Frankly this whole Ford saga, says Clinton, reveals a fundamental absence of class. In more ways than one.

Take #4: Rob Ford is as good as Toronto's gonna get

The closest thing to a defense of His Embattled Worship is offered by radio talk show host Jerry Agar in the Toronto Sun (of course), who frets that while Ford may be a druggo and a clown and a giant cement weight around the ankles of his entire nation and whatever else, well, he's still a fiscal conservative, and such creatures are rare in Toronto. (No doubt he agrees with the Mayor's own recently-stated lofty opinion that "when it comes to my fiscal policy, I am by far the best mayor the city has ever had.")

If Ford falls, worries Jerry, then who's going to wind up in charge? Karen Stintz? She's "in favour of more revenue tools to fund public transit." David Soknacki? You mean the "budget chief under former mayor David Miller's spendthrift administration"? John Tory? He "supports big government programs." Shelley Carroll? "Likely to raise taxes." Olivia Chow? "That's nightmare territory."

I have no clue who any of these people are (save Mrs. Jack Layton, of course), and there's something more than a tad unsettling about a columnist so dogmatically ideological that he can churn out 600 words on municipal fiscal policy while standing in the smoldering glow of an enormous human train wreck, but Jerry's piece is nevertheless a useful read for anyone still boggling at the oft-cited stat that Mayor Ford's approval rating has actually risen during this latest round of scandal.

A similar phenomenon explains the re-election of morally questionable Republicans like Louisiana's prostitute-loving Senator David Vitter, or South Carolina's wife-swapping governor (now Congressman) Mark Sandford -- if you're dead set on low taxes über alles, there's a lot you can force yourself to forgive.

Take #5: Rob Ford is a product of a failed political system

This one's my own. By "failed political system" I don't mean, as many ornery urbanites seem to, an electorate willing to appoint an uncivilized boob like Rob Ford to the city's highest office, but rather a system of municipal government with absolutely no provision for removing one.

Toronto city council, as many have noted, lacks an impeachment mechanism, meaning that mayors can do just about whatever in their four-year term -- not just smoke crack, but theoretically loot the treasury, rig construction contracts, sell stadium naming rights to the Mafia and so on (basically a typical Tuesday in Montreal) -- without ever having to fear expulsion. In that sense, Toronto City Council is a lot like the senate, though as we've seen, even Senators can occasionally get brief unpaid suspensions for bad behaviour.
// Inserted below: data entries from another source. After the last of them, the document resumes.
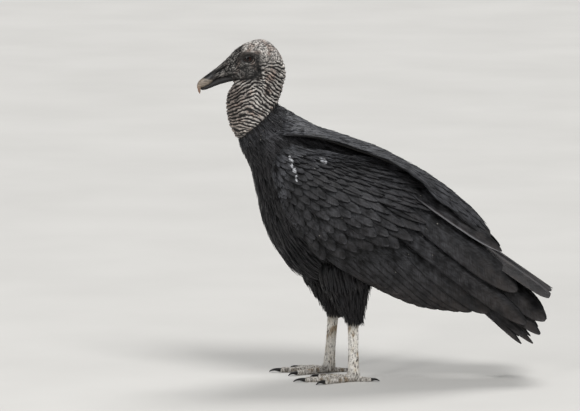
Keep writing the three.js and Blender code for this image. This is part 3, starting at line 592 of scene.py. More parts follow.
# Relief of the bare skin: folds (0.5 + 0.5 cos phase)^0.85 on the neck, rounded pebbles (1.15 - d / 0.62)^0.8
# on the crown, the same drawn out lengthwise before the eye, fine lines on the cere, and rings of small folds
# round the eye. Also how light each place is (its ridge), which follows the relief, high places partly as a
# painted highlight and low ones partly as painted shade, and how light it may get (pale).
def bareRelief(p):
    x, y, z = p[..., 0], p[..., 1], p[..., 2]

    # Where each kind of skin lies: neck, cere, lores before the eye, crown and face.
    underJaw = 400.0 + 0.12 * (y + 130) + 2.2 * noise(p / 5, 19) - z
    behindEar = y + 104.5 + 0.12 * (z - 415)
    neckShare = smoothStep((np.maximum(underJaw, behindEar) + 1.5) / 4)
    pebbly = smoothStep((z - 419 - 1.6 * noise(p / 6, 9)) / 11)
    cereShare = smoothStep((-151 - y - 4 * noise(p / 4, 10)) / 7) * (1 - neckShare)
    overLores = z - 410.5 - 0.1 * (y + 140)
    loresShare = smoothStep((-126 - y) / 6) * smoothStep(overLores / 3) * (1 - cereShare) * (1 - neckShare)
    onTop = smoothStep((z - 433) / 5) * (1 - cereShare)
    crownShare = np.maximum(onTop, neckShare * pebbly) * (1 - loresShare)
    neckShare = neckShare * (1 - pebbly)
    faceShare = np.clip(1 - neckShare - cereShare - loresShare - crownShare, 0, 1)

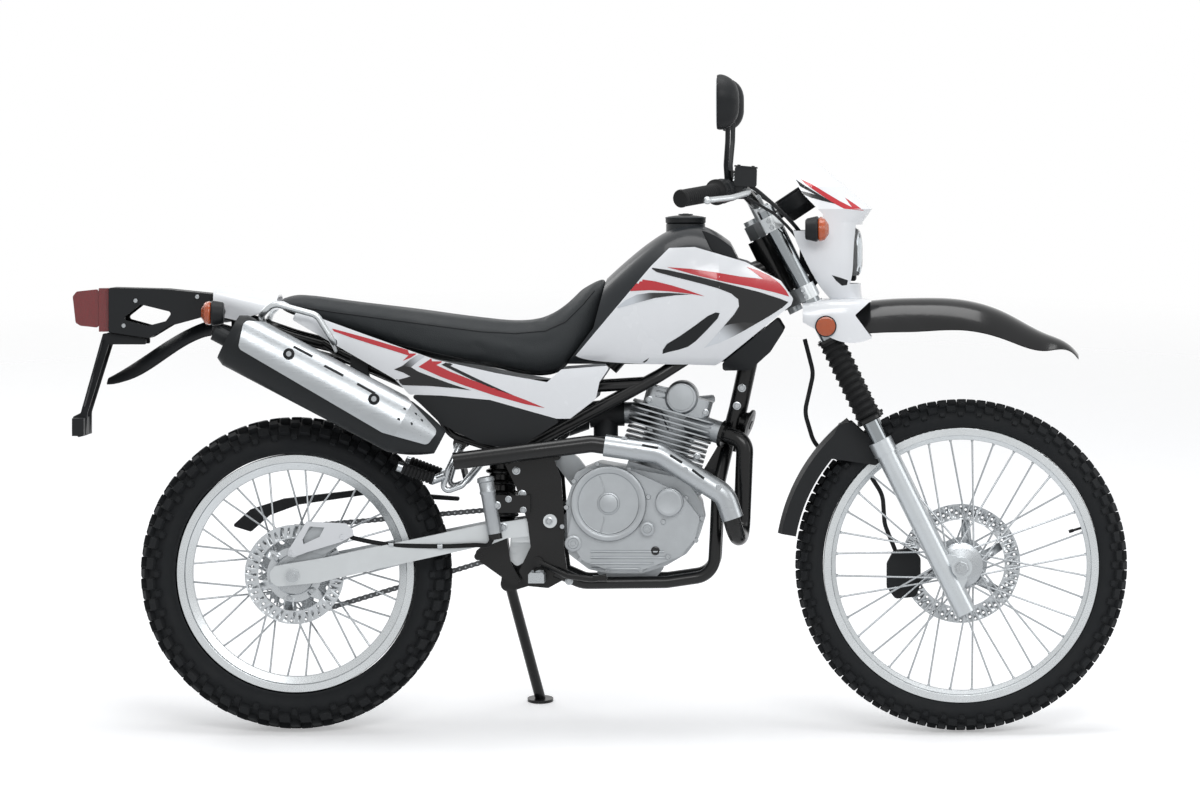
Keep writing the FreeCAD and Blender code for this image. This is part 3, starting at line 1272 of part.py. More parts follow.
def bodywork():
    wall = size("shell_wall")
    seat_line = [(640, 935), (612, 826), (548, 740), (500, 700), (1200, 700), (1200, 1100),
                 (640, 1100)]
    ahead = side_plate("tank_region", seat_line, 400)
    form = half_form("tank_skin", TANK_FORM)
    core = half_form("tank_core", TANK_FORM, wall + 0.2)
    inside = half_form("tank_inside", TANK_FORM, wall)
    shell = cut("cover_shell", form, [inside])
    nose = steer(-58, 0, 700)
    nose_cut = block("tank_nose_cut", (0, -300, -400), (600, 300, 600),
                     Placement(nose, Rotation(FORWARD, LEFT, UPWARD, "XYZ")))
    side_cuts = [block("tank_nose_side_%d" % number, (-40, low, -400), (30, high, 600),
                       Placement(nose, Rotation(FORWARD, LEFT, UPWARD, "XYZ")))
                 for number, (low, high) in enumerate(((-300, -66), (66, 300)))]
    tunnel = side_plate("tank_tunnel", [(480, 700), (480, 800), (640, 800), (690, 836),
                                        (845, 940), (1010, 1044), (1010, 700)],
                        2 * size("backbone_radius") + 14)
    below = block("tank_below", (400, -300, 600), (1200, 300, 752))
    arch = side_plate("tank_arch", [(700, 690), (700, 738), (860, 849), (1000, 990), (1000, 690)],
                      196)
    room = cut("tank_room", ahead, [below, nose_cut, arch, tunnel] + side_cuts)
    raw = common("tank_raw", [core, room])
    filler = rod("filler_neck", Vector(797, 0, 1010), Vector(797, 0, 1036), 40)
    tank = fuse("fuel_tank", [raw, mirrored("tank_left", raw), filler])
    node("fuel_tank", tank)
    cap = turned("fuel_cap", [(0, 1), (0, 38), (3, 41), (12, 41), (15, 36), (17, 22), (19, 1)],
                 Vector(0, 0, 0), 2)
    cap.Placement = Placement(Vector(797, 0, 1036), Rotation(LEFT, Vector(0, 0, 1)))
    node("fuel_cap", cap)

    keep = side_plate("cover_outline", [
        (568, 760), (728, 950), (766, 988), (818, 990), (921, 960), (993, 922), (1018, 886),
        (1014, 873), (868, 754), (838, 738), (700, 736), (690, 752)], 176, -184, 6)
    nose_shell = cut("nose_shell", half_form("nose_skin", NOSE_FORM),
                     [half_form("nose_inside", NOSE_FORM, wall)])
    rear_region = block("cover_rear_region", (400, -300, 600), (869.5, 0, 1100))
    cover_rear = common("cover_rear", [shell, keep, rear_region])
    cover_front = common("cover_front", [nose_shell, keep])
    node("tank_covers", both_sides("tank_covers", fuse("cover_piece", [cover_rear, cover_front],
                                                       False)))
    shroud = common("shroud_piece", [nose_shell, side_plate("shroud_outline", [
        (874, 738), (874, 754), (986, 845), (1000, 822), (972, 778), (930, 740)], 200, -172, 6)])

    seat_form = half_form("seat_form", [
        (-28, 78, 862, 888), (60, 90, 832, 881), (160, 104, 802, 868), (260, 114, 768, 856),
        (340, 114, 753, 845), (430, 106, 738, 835), (520, 94, 728, 846), (585, 78, 772, 896),
        (632, 52, 838, 926)], 0, 0.5)
    half = cut("seat_half", seat_form, [ahead])
    node("seat", fuse("seat", [half, mirrored("seat_left", half)]))
    return shroud


TAIL_FORM = [(-168, 78, 830, 907), (-100, 98, 800, 900), (0, 118, 730, 888), (120, 134, 640, 880),
             (240, 142, 540, 870), (360, 142, 480, 865), (470, 138, 470, 860), (650, 130, 560, 840)]


GRAB_LOOP = [(-62, -68, 834), (-62, -140, 852), (-36, -146, 876), (52, -146, 852),
             (84, -142, 800), (90, -74, 776)]
GRAB_BEND = 26


def side_bodywork():
    shroud = bodywork()
    wall = size("shell_wall")
    skin = half_form("tail_skin", TAIL_FORM, 0, 0.6)
    inside = half_form("tail_inside", TAIL_FORM, wall, 0.6)
    shell = cut("tail_shell", skin, [inside])
    cover = side_plate("side_cover_outline", [
        (10, 862), (292, 762), (418, 734), (519, 716), (548, 742), (648, 750), (625, 716),
        (618, 682), (566, 642), (538, 642), (404, 680), (305, 689), (240, 691), (210, 722),
        (0, 842)], 160, -170, 5)
    bar_room = tube("grab_room", GRAB_LOOP, size("grab_bar_radius") + 1.5, GRAB_BEND)
    cover_piece = cut("side_cover", common("side_cover_whole", [shell, cover]), [bar_room])
    node("side_covers", both_sides("side_covers", cover_piece))
    panel = side_plate("side_panel_outline", [
        (262, 672), (240, 690.7), (305, 688.7), (404, 679.7), (538, 641.7), (543, 635),
        (456, 579), (382, 592), (304, 631)], 160, -170, 5)
    panel_piece = common("side_panel", [shell, panel])
    node("side_panels", both_sides("side_panels", fuse("panel_right", [panel_piece, shroud])))

    tail = side_plate("tail_outline", [
        (-164, 920), (-34, 920), (-30, 884), (2, 869), (-60, 857), (-114, 840), (-164, 850)],
        240, 0, 4)
    stalk = rod("signal_hole", Vector(-146, -132, 858), Vector(-146, 0, 858), 8)
    seat_room = block("seat_room", (-33, -88, 845), (60, 1, 930))
    half = cut("tail_half", common("tail_piece", [shell, tail]), [stalk, seat_room, bar_room])
    node("tail_cover", fuse("tail_cover", [half, mirrored("tail_left", half)]))

    fender = trough("tail_fender", [(-168.3, 66, 808, 838), (-240, 64, 780, 808),
                                    (-330, 60, 722, 750), (-384, 50, 708, 718)][::-1], 3)
    node("rear_fender", fender)


def tail():
    rack = side_plate("rack_side", [
        (-377, 906), (-263, 903), (-166, 893), (-166, 852), (-255, 828), (-296, 803), (-376, 815)],
        10, -58, 8)
    gap = side_plate("rack_gap", [(-314, 872), (-249, 856), (-262, 838), (-300, 828), (-352, 842)],
                     20, -58, 5)
    plank = side_plate("rack_top", [(-377, 906), (-263, 903), (-166, 893), (-166, 886),
                                    (-263, 895), (-377, 898)], 126, 0, 2)
    back = block("rack_back", (-379, -63, 815), (-370, 63, 904))
    floor = side_plate("rack_floor", [(-376, 815), (-296, 803), (-296, 808), (-376, 821)], 126, 0)
    inner_fender = side_plate("inner_fender", [
        (-168, 826), (-60, 796), (110, 750), (250, 690), (322, 610), (346, 512), (352, 513),
        (329, 614), (256, 696), (113, 757), (-58, 803), (-165, 833)], 128, 0, 0)
    fender_lug = block("fender_lug", (-130, -38, 820), (-118, 38, 848.8))
    rack_side = cut("rack_side_open", rack, [gap])
    holes = [rod("rack_hole_%d" % number, Vector(x, y, 860), Vector(x, y, 930), 3.3)
             for number, (x, y) in enumerate(((-330, 42), (-330, -42), (-246, 42), (-246, -42)))]
    carrier = cut("tail_carrier", fuse("carrier_solid", [
        rack_side, mirrored("rack_side_left", rack_side), plank, back, floor, inner_fender,
        fender_lug]), holes)
    node("tail_carrier", carrier)

    lamp_base = block("lamp_base", (-400, -52, 816), (-379.2, 52, 905))
    lens = side_plate("lamp_lens", [(-400, 903), (-446, 898), (-454, 888), (-448, 834),
                                    (-438, 828), (-400, 824)], 96, 0, 6)
    node("tail_light", fuse("tail_light", [lamp_base, lens]))

    signal = turned("rear_signal_body", [(-14, 1), (-14, 22), (12, 26), (12, 1)],
                    Vector(0, 0, 0), 4)
    signal.Placement = Placement(Vector(-150, -152, 856), Rotation(LEFT, Vector(-1, 0, 0)))
    stalk = rod("rear_signal_stalk", Vector(-146, -132, 858), Vector(-146, -60, 858), 7.9)
    node("rear_signals", both_sides("rear_signals", cut("rear_signal", fuse(
        "rear_signal_solid", [signal, stalk]), [NODES["frame"]])))
    lens = turned("rear_signal_lens", [(12, 1), (12, 25.5), (24, 22), (32, 10), (32, 1)],
                  Vector(0, 0, 0), 5)
    lens.Placement = Placement(Vector(-150, -152, 856), Rotation(LEFT, Vector(-1, 0, 0)))
    node("rear_signal_lenses", both_sides("rear_signal_lenses", lens))

    arm = side_plate("plate_arm", [(-376, 814), (-392, 812), (-438, 650), (-454, 642),
                                   (-444, 600), (-427, 604), (-424, 650), (-380, 790),
                                   (-304, 790), (-304, 801), (-376, 812)], 10, -45, 3)
    panel = side_plate("plate_panel", [(-389, 800), (-392, 800), (-430, 664), (-427, 664)], 178, 0)
    reflector = block("plate_foot", (-452, -88, 604), (-428, 88, 640))
    way_through = Vector(-136, 0, 38)
    way_through.normalize()
    bolts = [rod("plate_hole_%d" % side, Vector(-408.66, side * 73, 735) - way_through * 25,
                 Vector(-408.66, side * 73, 735) + way_through * 25, 3) for side in (-1, 1)]
    bracket = cut("plate_bracket", fuse("plate_bracket_solid", [
        arm, mirrored("plate_arm_left", arm), panel, reflector]), bolts)
    node("plate_bracket", bracket)

    loop = tube("grab_loop", GRAB_LOOP, "grab_bar_radius", GRAB_BEND)
    node("grab_bars", both_sides("grab_bars", cut("grab_bar", loop, [NODES["frame"]])))


def controls():
    side = size("plate_offset")
    peg = block("peg_tread", (484, -216, 312), (516, -122, 330))
    hinge = rod("peg_hinge", Vector(503, -124, 322), Vector(503, -side - 16.1, 322), 12)
    rider = fuse("rider_peg", [peg, hinge])
    rear = tube("passenger_bracket", [(340, -side - 4, 588), (318, -120, 540), (303, -126, 490),
                                      (345, -122, 505), (396, -side - 4, 568)], 6, 16)
    rear_peg = rod("passenger_peg", Vector(292, -140, 518), Vector(216, -150, 546), 10)
    rear_strut = rod("passenger_strut", Vector(306, -126, 524), Vector(284, -144, 516), 9)
    right = cut("pegs_right", fuse("pegs_right_solid", [rider, rear, rear_peg, rear_strut]),
                [NODES["frame"]])
    node("footpegs", both_sides("footpegs", right))

    pedal = tube("brake_pedal", [(500, -108, 350), (560, -124, 322), (612, -134, 316),
                                 (640, -136, 322)], 6, 30)
    pedal_boss = rod("pedal_boss", Vector(500, -side - 4.2, 350), Vector(500, -side - 20, 350), 10)
    pad = block("brake_pad", (612, -150, 314), (640, -126, 324))
    shift = tube("shift_pedal", [(585, 108, 372), (620, 128, 352), (676, 132, 322)], 5, 30)
    shift_boss = rod("shift_shaft", Vector(585, 92, 372), Vector(585, 114, 372), 7)
    shift_pad = rod("shift_pad", Vector(676, 118, 322), Vector(676, 150, 322), 8)
    cylinder = rod("rear_master", Vector(392, -side - 22, 522), Vector(414, -side - 22, 396), 14)
    cylinder_lug = block("master_lug", (400, -side - 26, 450), (484, -side - 4.2, 486))
    node("foot_controls", fuse("foot_controls", [
        pedal, pedal_boss, pad, shift, shift_boss, shift_pad, cylinder, cylinder_lug]))

    disc = REAR_AXLE - LEFT * size("rear_disc_offset")
    gap = size("disc_thickness") / 2 + 1
    caliper = side_plate("rear_caliper_body", [(24, 372), (60, 362), (112, 392), (110, 424),
                                               (44, 424), (20, 400)], 38,
                         -size("rear_disc_offset") - 6, 8)
    slot = rod("rear_caliper_slot", disc - LEFT * gap, disc + LEFT * gap,
               size("rear_disc_radius") + 3)
    carrier = side_plate("caliper_carrier", [(-22, 330), (-22, 306), (14, 300), (70, 366),
                                             (112, 396), (90, 402), (30, 376)], 5, -81, 8)
    hole = rod("carrier_bore", REAR_AXLE - LEFT * 60, REAR_AXLE - LEFT * 100, 14)
    node("rear_caliper", cut("rear_caliper", fuse("rear_caliper_solid", [
        cut("rear_caliper_open", caliper, [slot]), carrier]), [hole]))


for build in (wheels, fork, handlebar, clamps, mirrors, cowl, front_brake, frame, swingarm,
              suspension, side_stand, drive_chain, engine, exhaust, side_bodywork, tail, controls):
    build()


# Leaning onto the stand


def lean_everything():
    """Tips the upright machine to its left and puts the origin under the middle of its box."""
    lean = math.radians(size("lean_angle"))
    tail_end = size("tail_end")
    bar_end = bar_points()[-1]
    middle_x = (FRONT_AXLE.x + size("front_radius") + tail_end) / 2
    middle_y = steer(bar_end[0], 0, bar_end[2]).z * math.sin(lean)
    turn = Placement(Vector(-middle_x, -middle_y, 0),
                     Rotation(Vector(1, 0, 0), -size("lean_angle")))
    leaned = {}
    for label, item in NODES.items():
        piece = doc.addObject("Part::Compound", label + "_leaned")
        piece.Links = [item]
        piece.Placement = turn
        piece.Label = label
        leaned[label] = piece
    return leaned


PIECES = lean_everything()
doc.recompute()

for item in doc.Objects:
    if "Invalid" in item.State or "Error" in item.State:
        raise RuntimeError("%s failed" % item.Name)
for label, item in PIECES.items():
    if item.Shape.isNull() or not item.Shape.isValid() or not item.Shape.Solids:
        raise RuntimeError("%s has no valid solid" % label)

os.makedirs("parts", exist_ok=True)
for label, item in PIECES.items():
    item.Shape.exportStep("parts/%s.step" % label)
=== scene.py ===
"""Looks of the dual sport motorcycle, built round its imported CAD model.

Places are in millimetres in the machine's own upright frame: X ahead, Y to its left, Z up. Each mesh
is leaned with the machine as it is finished, and is then in metres in the row frame.
"""

import math

import bmesh
import bpy
from mathutils import Matrix, Vector
from mathutils.bvhtree import BVHTree
from mathutils.geometry import delaunay_2d_cdt


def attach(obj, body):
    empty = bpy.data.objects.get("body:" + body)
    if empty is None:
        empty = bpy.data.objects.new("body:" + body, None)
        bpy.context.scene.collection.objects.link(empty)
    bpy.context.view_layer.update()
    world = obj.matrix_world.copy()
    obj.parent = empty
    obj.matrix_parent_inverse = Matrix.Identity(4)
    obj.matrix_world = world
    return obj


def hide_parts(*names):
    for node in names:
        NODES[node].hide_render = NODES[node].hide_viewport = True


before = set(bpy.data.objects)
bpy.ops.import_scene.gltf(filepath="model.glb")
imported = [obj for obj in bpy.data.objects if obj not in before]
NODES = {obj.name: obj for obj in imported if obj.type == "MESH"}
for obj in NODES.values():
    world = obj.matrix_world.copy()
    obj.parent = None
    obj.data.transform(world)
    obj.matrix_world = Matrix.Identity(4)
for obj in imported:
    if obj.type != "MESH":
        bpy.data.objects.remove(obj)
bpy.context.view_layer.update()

# The lean, and the leaned machine's middle on the floor, which becomes the origin
LEAN = math.radians(10)
BOX_MIDDLE = Vector((623.0, 189.1895, 0.0))
LEANED = (Matrix.Scale(0.001, 4) @ Matrix.Translation(-BOX_MIDDLE)
          @ Matrix.Rotation(-LEAN, 4, "X"))
UPRIGHT = LEANED.inverted()

# Directions, FORWARD and UPWARD being square to the steering axis and along it
RAKE = math.radians(26.5)
FORWARD = Vector((math.cos(RAKE), 0, math.sin(RAKE)))
UPWARD = Vector((-math.sin(RAKE), 0, math.cos(RAKE)))
LEFT = Vector((0, 1, 0))
SIDES = ((-1, "right"), (1, "left"))
RIGHT_OF_ALL = -400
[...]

A lack of impeachment means more than just a lack of discipline and accountability, however, it also provides no incentive for a politician like Ford to ever be remorseful, reflective, apologetic, or contrite for his sins when caught red-handed, since there's absolutely no political benefit to any of those emotions, nor, for that matter, any downside to being endlessly stubborn, deceptive, and secretive. Just as a bratty child can't spoil herself, a crappy mayor can't endlessly embarrass his city unless his city lets him.

At that point, who's really to blame?